Some Obvious and Useless Rambling about Pricing Models
I’m in the process of starting a business. My tasks for today and tomorrow are to come up with business plans. A core question is how to set prices. My business is custom software development (at the moment, at least). The production of software is mostly about time. Time and ‘business knowledge’. Business knowledge is your understanding of what the application should do and how. It’s the understanding of how to add value to a process or enterprise.
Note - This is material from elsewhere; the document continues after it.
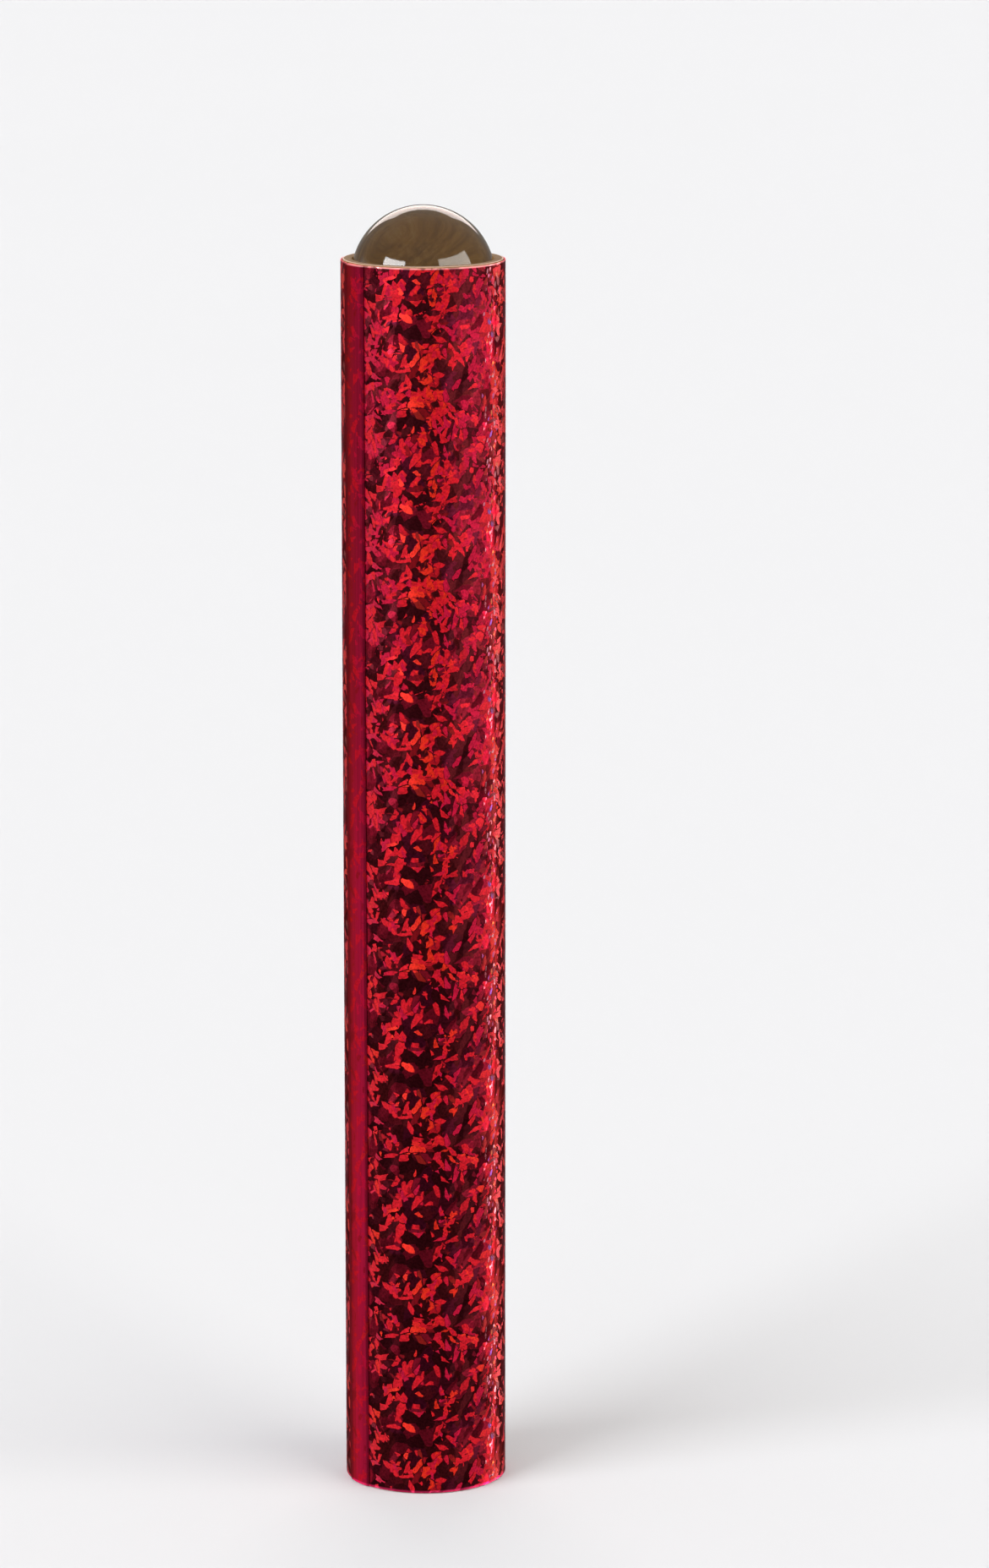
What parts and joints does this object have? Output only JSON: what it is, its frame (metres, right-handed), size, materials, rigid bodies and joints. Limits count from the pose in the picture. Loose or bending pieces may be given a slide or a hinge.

So you get a pot, add business knowledge, water and time – bam – there’s your application. If you did it correctly that application now has some value of it’s own. So now how do you figure out how to price it? Depending on your perspective you can asses value from the production side or the consumption side. From a producers perspective, you add up all the costs, add some profit and maybe a premium to support R&D and you got a price. But to look at it from a consumers perspective you need to understand how that application is used and asses the value in that context. If the application, for example, allows the user to reduce operating costs by $200,000 yearly in reduced salarys, That 200 large will occupy a prominent position in your pricing calculations. Now if your business is viable, then the price you calculated as your cost is less than the price you asses as the value to your potential customers.
Of course if you have competitors, that will affect the price as well – their prices help define a market price, which influences how much folks will pay, regardless of the value to them. If you’re the only game in town, perhaps you can sell for 200k, since customers, on average, recoup that cost in a year. But if they can recoup that same cost with a competitor of yours that costs half as much, then you don’t look so attractive anymore.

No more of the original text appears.